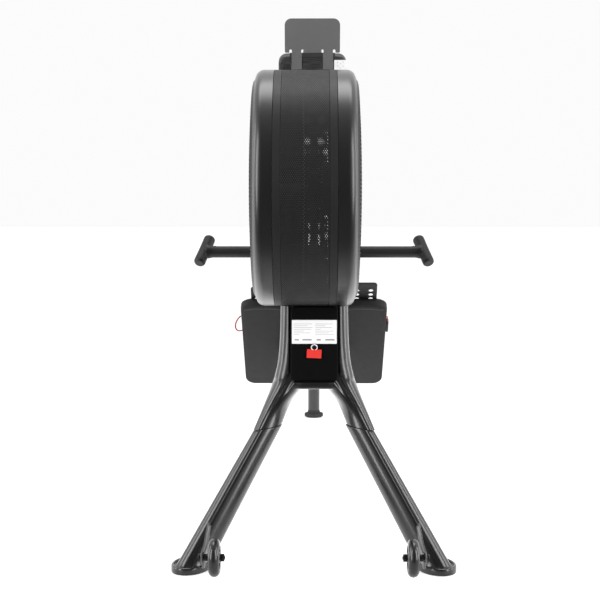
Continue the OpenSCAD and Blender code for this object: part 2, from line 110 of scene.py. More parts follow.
def node_material(name, colour, rough, metallic=0.0, vary=0.12, vary_scale=9.0, rough_vary=0.08,
                  grain=None, depth=0.00012, coat=0.0, coat_rough=0.08, sheen=0.0,
                  brushed=None, weave=None, spec=0.5, emission=None, dust=0.0):
    """A procedural surface: cloudy colour and roughness, with a bump of the given depth in metres.
    The bump is grain (strength, scale), brushing (scales by axis) or a weave (coordinates, count)."""
    mat = bpy.data.materials.new(name)
    mat.use_nodes = True
    tree = mat.node_tree
    where = node(tree, "TexCoord", {}, "Object")

    def noise(scale, detail, vector=where):
        return node(tree, "TexNoise", {"Scale": scale, "Detail": detail, "Vector": vector}, "Fac")

    cloud = node(tree, "MapRange", {"Value": noise(vary_scale, 6.0), "From Min": 0.3, "From Max": 0.7})
    low = [c * (1 - vary) for c in colour]
    high = [min(1.0, c * (1 + vary) + dust) for c in colour]
    tint = mixed(tree, cloud, (*low, 1), (*high, 1))
    roughness = node(tree, "MapRange", {"Value": noise(vary_scale * 7, 4.0),
                                        "To Min": max(0.02, rough - rough_vary),
                                        "To Max": min(1.0, rough + rough_vary)})
    height = None
    if brushed:
        height = noise(1.0, 3.0, node(tree, "Mapping", {"Vector": where, "Scale": brushed}))
    elif weave:
        layout, count = weave
        if layout == "lay":
            where = node(tree, "Attribute", {}, "Vector", attribute_name="lay")
        waves = []
        for axis in "XY":
            along = node(tree, "SeparateXYZ", {"Vector": where}, axis)
            waves.append(calc(tree, "SINE", calc(tree, "MULTIPLY", along, count)))
        height = calc(tree, "MULTIPLY", *waves)
        # painted shade: the colour is darkened in the weave's hollows and lightened on its raised threads,
        # following the bump
        weave_painted_shade = node(tree, "MapRange", {"Value": height, "From Min": -1.0, "To Min": 0.72, "To Max": 1.12})
        tint = mixed(tree, 1.0, tint, weave_painted_shade, blend="MULTIPLY")
    elif grain:
        height = noise(grain[1], 3.0)
    shader = tree.nodes["Principled BSDF"]
    if height is not None:
        strength = max(grain[0] if grain else 0.0, 0.25)
        bump = node(tree, "Bump", {"Strength": strength, "Distance": depth, "Height": height})
        feed(tree, shader, {"Normal": bump})
    if emission:
        feed(tree, shader, {"Emission Color": (*emission[:3], 1), "Emission Strength": emission[3]})
    feed(tree, shader, {"Base Color": tint, "Roughness": roughness, "Metallic": metallic,
                         "Specular IOR Level": spec, "Coat Weight": coat, "Coat Roughness": coat_rough,
                         "Sheen Weight": sheen})
    return mat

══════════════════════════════

Reproduce the material exactly, with every line intact.

[EXERCISE ANSWER]:
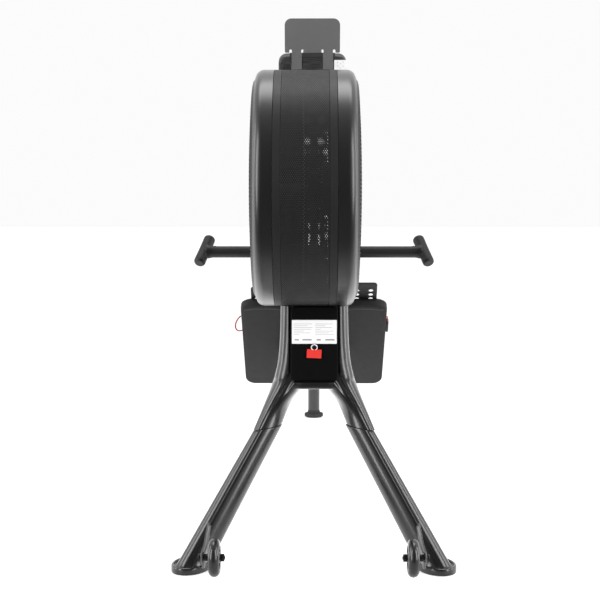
Continue the OpenSCAD and Blender code for this object: part 2, from line 110 of scene.py. More parts follow.
def node_material(name, colour, rough, metallic=0.0, vary=0.12, vary_scale=9.0, rough_vary=0.08,
                  grain=None, depth=0.00012, coat=0.0, coat_rough=0.08, sheen=0.0,
                  brushed=None, weave=None, spec=0.5, emission=None, dust=0.0):
    """A procedural surface: cloudy colour and roughness, with a bump of the given depth in metres.
    The bump is grain (strength, scale), brushing (scales by axis) or a weave (coordinates, count)."""
    mat = bpy.data.materials.new(name)
    mat.use_nodes = True
    tree = mat.node_tree
    where = node(tree, "TexCoord", {}, "Object")

    def noise(scale, detail, vector=where):
        return node(tree, "TexNoise", {"Scale": scale, "Detail": detail, "Vector": vector}, "Fac")

    cloud = node(tree, "MapRange", {"Value": noise(vary_scale, 6.0), "From Min": 0.3, "From Max": 0.7})
    low = [c * (1 - vary) for c in colour]
    high = [min(1.0, c * (1 + vary) + dust) for c in colour]
    tint = mixed(tree, cloud, (*low, 1), (*high, 1))
    roughness = node(tree, "MapRange", {"Value": noise(vary_scale * 7, 4.0),
                                        "To Min": max(0.02, rough - rough_vary),
                                        "To Max": min(1.0, rough + rough_vary)})
    height = None
    if brushed:
        height = noise(1.0, 3.0, node(tree, "Mapping", {"Vector": where, "Scale": brushed}))
    elif weave:
        layout, count = weave
        if layout == "lay":
            where = node(tree, "Attribute", {}, "Vector", attribute_name="lay")
        waves = []
        for axis in "XY":
            along = node(tree, "SeparateXYZ", {"Vector": where}, axis)
            waves.append(calc(tree, "SINE", calc(tree, "MULTIPLY", along, count)))
        height = calc(tree, "MULTIPLY", *waves)
        # painted shade: the colour is darkened in the weave's hollows and lightened on its raised threads,
        # following the bump
        weave_painted_shade = node(tree, "MapRange", {"Value": height, "From Min": -1.0, "To Min": 0.72, "To Max": 1.12})
        tint = mixed(tree, 1.0, tint, weave_painted_shade, blend="MULTIPLY")
    elif grain:
        height = noise(grain[1], 3.0)
    shader = tree.nodes["Principled BSDF"]
    if height is not None:
        strength = max(grain[0] if grain else 0.0, 0.25)
        bump = node(tree, "Bump", {"Strength": strength, "Distance": depth, "Height": height})
        feed(tree, shader, {"Normal": bump})
    if emission:
        feed(tree, shader, {"Emission Color": (*emission[:3], 1), "Emission Strength": emission[3]})
    feed(tree, shader, {"Base Color": tint, "Roughness": roughness, "Metallic": metallic,
                         "Specular IOR Level": spec, "Coat Weight": coat, "Coat Roughness": coat_rough,
                         "Sheen Weight": sheen})
    return mat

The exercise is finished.